Sugar Maple trees grow as tall as 60-75 feet, with a spread of 40-50 feet. They are not fast-growers; you can expect a slow to medium growth rate.
Sugar Maples typically add around 12-24 inches yearly. If you want to grow them, zones 3 to 8 give the best outcomes.
Sugar Maple trees are cold tolerant down to zone 3.
8. Vine Maple
Like the Sugar Maple, the Vine Maple is native to Canada. To be more specific, this tree is native to the Pacific Northwest.
It is an ornamental tree that changes color with the seasons and would give your driveway some aesthetic.

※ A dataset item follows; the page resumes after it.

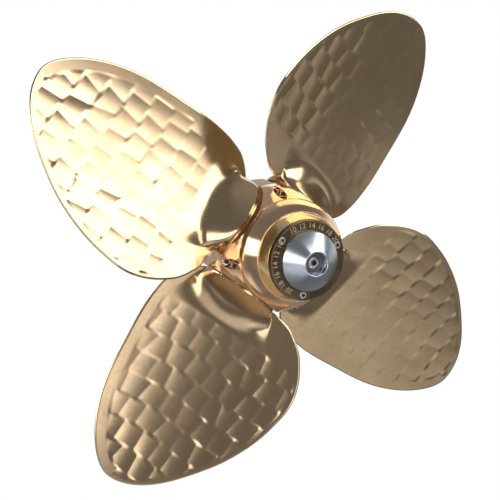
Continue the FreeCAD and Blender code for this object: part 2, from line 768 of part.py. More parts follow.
def palm_shape():
    """Return the blade's palm, neck and collar, turned about the blade axis."""
    bottom = value("seat_height + seat_gap")
    palm_top = bottom + value("palm_thickness")
    summit = palm_top + value("fairing_height")
    rim = value("palm_radius")
    waist = value("fairing_top_radius")
    neck = value("neck_radius")
    groove = neck - value("seal_thickness")
    seal_low = value("seal_height - seal_thickness / 2")
    seal_high = seal_low + value("seal_thickness")
    collar = value("collar_radius")
    low = value("collar_bottom")
    high = value("collar_top")
    corners = [(0, low), (collar, low), (collar, high), (neck, high), (neck, seal_low), (groove, seal_low),
               (groove, seal_high), (neck, seal_high), (neck, bottom), (rim, bottom), (rim, palm_top)]
    lines = [Part.LineSegment(upright(here), upright(there)) for here, there in zip(corners, corners[1:])]
    hollow = (waist + value("hollow_across") * (rim - waist),
              palm_top + value("hollow_up") * (summit - palm_top))
    lines.append(Part.Arc(upright((rim, palm_top)), upright(hollow), upright((waist, summit))))
    lines.append(Part.LineSegment(upright((waist, summit)), upright((0, summit))))
    lines.append(Part.LineSegment(upright((0, summit)), upright((0, low))))
    face = Part.Face(Part.Wire([line.toShape() for line in lines]))
    return face.revolve(Vector(0, 0, 0), Vector(0, 0, 1), 360)


def blade_shape():
    """Return one blade on +Z, with the holes for its gear's screw and pins."""
    half_chord = value("section_overreach * trailing_width")
    low = value("seat_height + seat_gap + palm_thickness / 2")
    high = value("tip_radius + 2 * cutter_margin")
    stations = [low + (high - low) * step / 6 for step in range(7)]
    block = Part.makeLoft([blade_section(radius, half_chord) for radius in stations], True, False)
    plate = block.common(outline_prism(value("trailing_width")))
    shape = plate.fuse(palm_shape())
    bottom = value("collar_bottom")
    margin = value("cutter_margin")
    reach = value("gear_screw_length - collar_bottom + blade_gear_front + 3 * cutter_margin")
    shape = shape.cut(Part.makeCylinder(value("gear_screw_radius + running_gap"), reach,
                                        Vector(0, 0, bottom - margin)))
    for side in (-1, 1):
        place = Vector(side * value("gear_pin_circle"), 0, bottom - margin)
        shape = shape.cut(Part.makeCylinder(value("gear_pin_radius + running_gap"),
                                            value("gear_pin_depth") + 2 * margin, place))
    return shape


def blade_gear_screw(label, turn):
    """Make the countersunk screw that draws a blade gear up to its blade."""
    body = new_body(label, turn)
    head = "blade_gear_front + gear_screw_sink"
    turned_about_blade_axis(body, (
        ("0", head),
        ("gear_screw_head", head),
        ("gear_screw_radius", f"{head} + gear_screw_head - gear_screw_radius"),
        ("gear_screw_radius", f"{head} + gear_screw_length"),
        ("0", f"{head} + gear_screw_length"),
    ))
    return body


def blade_seal(label, turn):
    """Make the rubber ring in a blade neck's groove."""
    body = new_body(label, turn)
    low = "seal_height - seal_thickness / 2 + running_gap"
    high = "seal_height + seal_thickness / 2 - running_gap"
    inner = "neck_radius - seal_thickness + running_gap"
    turned_about_blade_axis(body, ((inner, low), ("neck_radius", low), ("neck_radius", high), (inner, high)))
    return body


def gear_pins(label, turn):
    """Make the two pins that carry a blade gear's load into its blade."""
    pins = []
    start = value("collar_bottom + gear_pin_depth - gear_pin_length")
    for side in (-1, 1):
        place = Vector(side * value("gear_pin_circle"), 0, start)
        pins.append(Part.makeCylinder(value("gear_pin_radius"), value("gear_pin_length"), place))
    return shape_node(label, Part.makeCompound(pins), turn)


# ---------------------------------------------------------------- bevel gears

def involute_turn(cone, base_cone):
    """Return how far a spherical involute has turned when it reaches a cone angle, in radians."""
    if cone <= base_cone:
        return 0.0
    rolled = math.acos(math.cos(cone) / math.cos(base_cone)) / math.sin(base_cone)
    return rolled - math.acos(math.tan(base_cone) / math.tan(cone))


def cone_point(cone, turn, distance):
    """Return the point at a distance from the apex, on a cone about +Z."""
    return Vector(math.sin(cone) * math.cos(turn), math.sin(cone) * math.sin(turn), math.cos(cone)) * distance


def tooth_outline(teeth, pitch_cone, foot, tip, distance):
    """Return a tooth's corners on the plane square to its pitch line at a distance from the apex."""
    base_cone = math.asin(math.sin(pitch_cone) * math.cos(PRESSURE_ANGLE))
    thinning = value("gear_backlash") / 4 / (value("cone_distance") * math.sin(pitch_cone))
    half = math.pi / 2 / teeth - thinning + involute_turn(pitch_cone, base_cone)
    cones = [foot] + [base_cone + (tip - base_cone) * step / 4 for step in range(5)]
    flank = [(cone, half - involute_turn(cone, base_cone)) for cone in cones]
    middle = cone_point(pitch_cone, 0, 1)
    rays = [cone_point(cone, turn, 1) for cone, turn in flank + [(cone, -turn) for cone, turn in flank[::-1]]]
    return [ray * (distance / ray.dot(middle)) for ray in rays]


def tooth_solid(toe, heel):
    """Return the solid between two matching outlines."""
    faces = [Part.Face(Part.makePolygon(outline + outline[:1])) for outline in (toe, heel)]
    for index in range(len(toe)):
        after = (index + 1) % len(toe)
        corners = [toe[index], toe[after], heel[after], heel[index], toe[index]]
        faces.append(Part.Face(Part.makePolygon(corners)))
    return Part.Solid(Part.makeShell(faces))


def bevel_gear(teeth, mate_teeth, bore, front, back, rim, first_turn):
    """Return a bevel gear about +Z with its apex at the origin.

    bore is the hole's radius; front and back are the heights of its flat faces; rim is the radius of
    its back; first_turn is the turn of its first tooth from +X in degrees.
    """
    pitch_cone = math.atan2(teeth, mate_teeth)
    outer = value("cone_distance")
    inner = outer - value("face_width")
    module = 2 * outer * math.sin(pitch_cone) / teeth
    rise = 0.95 * module
    drop = 1.25 * module
    sink = 0.05 * module

    def level(height, distance):
        """Return the section's point at a height over the pitch cone, at a distance from the apex."""
        scaled = height * distance / outer
        return (distance * math.sin(pitch_cone) + scaled * math.cos(pitch_cone),
                distance * math.cos(pitch_cone) - scaled * math.sin(pitch_cone))

    toe_root = level(-drop - sink / 2, inner)
    heel_root = level(-drop, outer)
    blank = turned_face([(bore, front), (toe_root[0], front), toe_root, heel_root,
                         (rim, heel_root[1] + 0.1), (rim, back), (bore, back)])
    tip = pitch_cone + math.atan(rise / outer)
    foot = pitch_cone - math.atan((drop + sink) / outer)
    tooth = tooth_solid(tooth_outline(teeth, pitch_cone, foot, tip, inner),
                        tooth_outline(teeth, pitch_cone, foot, tip, outer))
    teeth_shapes = []
    for step in range(teeth):
        one = tooth.copy()
        one.rotate(Vector(0, 0, 0), Vector(0, 0, 1), first_turn + 360 * step / teeth)
        teeth_shapes.append(one)
    return blank.fuse(teeth_shapes)


def blade_gear_shape():
    """Return a blade's bevel gear on +Z, a tooth space facing the drive gear at +Y."""
    front = value("blade_gear_front")
    back = value("collar_bottom")
    gear = bevel_gear(BLADE_TEETH, DRIVE_TEETH, value("gear_screw_radius + running_gap"), front, back,
                      value("cone_distance * gear_rim_share"), 90 + 180 / BLADE_TEETH)
    head = value("gear_screw_head")
    shank = value("gear_screw_radius")
    margin = value("cutter_margin")
    sink = value("gear_screw_sink")
    gap = value("running_gap")
    gear = gear.cut(Part.makeCone(head + sink + gap, shank + gap, head - shank + sink, Vector(0, 0, front)))
    for side in (-1, 1):
        place = Vector(side * value("gear_pin_circle"), 0, front - margin)
        gear = gear.cut(Part.makeCylinder(value("gear_pin_radius + running_gap"),
                                          back - front + 2 * margin, place))
    return gear


def drive_gear_shape():
    """Return the inner hub's bevel gear about +Y, with a tooth facing each blade axis."""
    gear = bevel_gear(DRIVE_TEETH, BLADE_TEETH, value("core_radius + running_gap"),
                      value("cone_distance * gear_rim_share"),
                      value("flange_back"), value("flange_radius - free_gap"), 0)
    hole = Part.makeCylinder(value("flange_screw_radius + running_gap"), value("flange_screw_length"),
                             Vector(value("flange_screw_circle"), 0,
                                    value("flange_back + flange_thickness - flange_screw_length - free_gap")))
    for turn in FLANGE_SCREW_TURNS:
        one = hole.copy()
        one.rotate(Vector(0, 0, 0), Vector(0, 0, 1), turn)
        gear = gear.cut(one)
    gear.rotate(Vector(0, 0, 0), Vector(0, 0, 1), -90)
    gear.rotate(Vector(0, 0, 0), Vector(1, 0, 0), -90)
    return gear


# ---------------------------------------------------------------- assembly

def bearings():
    """Make the two bushes, the thrust washer, the shaft seal and the tab washer."""
    return [
        ring("front_bush", "journal_radius + running_gap", "journal_radius + bush_wall",
             "front_cavity_depth", "front_cavity_depth + front_bush_length"),
        ring("shaft_seal", "journal_radius + running_gap", "journal_radius + bush_wall",
             "front_cavity_depth + front_bush_length", "housing_ahead - free_gap"),
        ring("thrust_washer", "journal_radius + 2 * running_gap", "flange_radius - 4 * free_gap",
             "front_cavity_depth - washer_thickness", "front_cavity_depth"),
        ring("rear_bush", "core_radius + running_gap", "core_radius + bush_wall",
             "-rear_cavity_depth - rear_bush_length", "-rear_cavity_depth"),
        ring("tab_washer", "thread_clearance_radius - 2 * free_gap", "tab_washer_radius",
             "-core_aft - tab_washer_thickness", "-core_aft"),
    ]


def blade_set(number, turn):
    """Make one blade with its gear, gear screw, gear pins and neck seal."""
    return [
        shape_node(f"blade_{number}", blade_shape(), turn),
        shape_node(f"blade_gear_{number}", blade_gear_shape(), turn),
        blade_gear_screw(f"blade_gear_screw_{number}", turn),
        gear_pins(f"blade_gear_pins_{number}", turn),
        blade_seal(f"blade_seal_{number}", turn),
    ]


def check(node):
    """Stop the build if a sub-part failed, is empty or isn't a valid shape."""
    parts = [node] + list(getattr(node, "Group", []))
    for item in parts:
        if "Invalid" in item.State or "Error" in item.State:
            raise RuntimeError(f"{node.Label}: {item.Name} is {item.State}")
    if node.Shape.isNull() or not node.Shape.isValid() or not node.Shape.Solids:
        raise RuntimeError(f"{node.Label}: bad shape")


def build():
    """Build every sub-part and write each one's shape."""
    fill_sheet()
    nodes = [driver_hub(), shape_node("drive_gear", drive_gear_shape()), flange_screws(), shaft_nut()]
    nodes += [housing_rear(), housing_front(), stop_key(), hub_dowels()]
    hub_screw = socket_screw("hub_screw_master", "screw_circle", "screw_head_face", "screw_head_radius",
                             "screw_head_height", "screw_radius",
                             "screw_head_face - screw_head_height + screw_reach",
                             "screw_socket")
    nodes.append(copies("hub_screws", hub_screw, (45.0, 135.0, 225.0, 315.0)))
    nodes += bearings()
    nodes += [pitch_ring(), pitch_ring_screws(), end_cover(), cover_seal(), cover_screws()]
    nodes += [anode(), anode_sleeve(), anode_screw()]
    for number, turn in enumerate(BLADE_TURNS, start=1):
        nodes += blade_set(number, turn)
    document.recompute()
    os.makedirs("parts", exist_ok=True)
    for node in nodes:
        check(node)
    for node in nodes:
        node.Shape.exportStep(f"parts/{node.Label}.step")
        print(f"{node.Label:22s} solids {len(node.Shape.Solids)} volume {node.Shape.Volume / 1000:9.2f} cm3")


build()
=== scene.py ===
"""Looks of a four-bladed feathering boat propeller: scooped blades, polished hub, cover and anode."""
import json
import logging
import math
from collections.abc import Callable, Iterable, Sequence
from dataclasses import dataclass
from enum import Enum

import bmesh
import bpy
import numpy as np
from mathutils import Matrix, Vector
from mathutils.kdtree import KDTree


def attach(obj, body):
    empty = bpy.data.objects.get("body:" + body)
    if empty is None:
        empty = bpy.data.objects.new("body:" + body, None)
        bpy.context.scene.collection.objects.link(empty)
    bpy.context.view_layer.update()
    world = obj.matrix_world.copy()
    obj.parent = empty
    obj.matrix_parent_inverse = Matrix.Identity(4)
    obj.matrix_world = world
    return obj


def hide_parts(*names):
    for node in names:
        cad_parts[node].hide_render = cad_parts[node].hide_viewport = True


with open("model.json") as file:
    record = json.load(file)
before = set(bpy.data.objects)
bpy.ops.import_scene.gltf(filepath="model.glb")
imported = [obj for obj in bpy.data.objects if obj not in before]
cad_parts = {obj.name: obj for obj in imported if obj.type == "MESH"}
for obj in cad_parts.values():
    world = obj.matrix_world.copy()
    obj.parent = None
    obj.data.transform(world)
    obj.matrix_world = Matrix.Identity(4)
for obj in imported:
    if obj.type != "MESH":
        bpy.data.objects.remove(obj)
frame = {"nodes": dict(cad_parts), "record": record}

LOG = logging.getLogger("propeller")
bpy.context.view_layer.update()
FULL_TURN = 2 * math.pi
Profile = Sequence[tuple[float, float]]


class Lay(Enum):
    """Which way a finish's grain runs."""

    AROUND_SHAFT = "around the shaft axis"
    ALONG_BLADE = "along the blade"
    FREE = "no direction"


# ---------------------------------------------------------------- shader building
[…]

The bright-green or pale-green leaves turn yellow or scarlet orange in the fall. The outcome of this transformation is certainly vivid.
Vine Maple trees grow as tall as 20-35 feet. They thrive in zones 5 to 9 and have a slow to moderate growth rate.
9. Chinese Elm Tree
The Chinese Elm tree is a shade tree. It is also evergreen, but in some regions, the leaves change colors in fall.
Leaves of the Chinese Elm Tree can change to yellow, purple, or red.
Chinese Elm trees can reach up to 80 feet. But the average range falls between 40 and 50 feet. They are fast growers, and they thrive in zones 5b-10a.
Chinese Elm trees can be frost-tolerant. However, this all depends on where you get them from.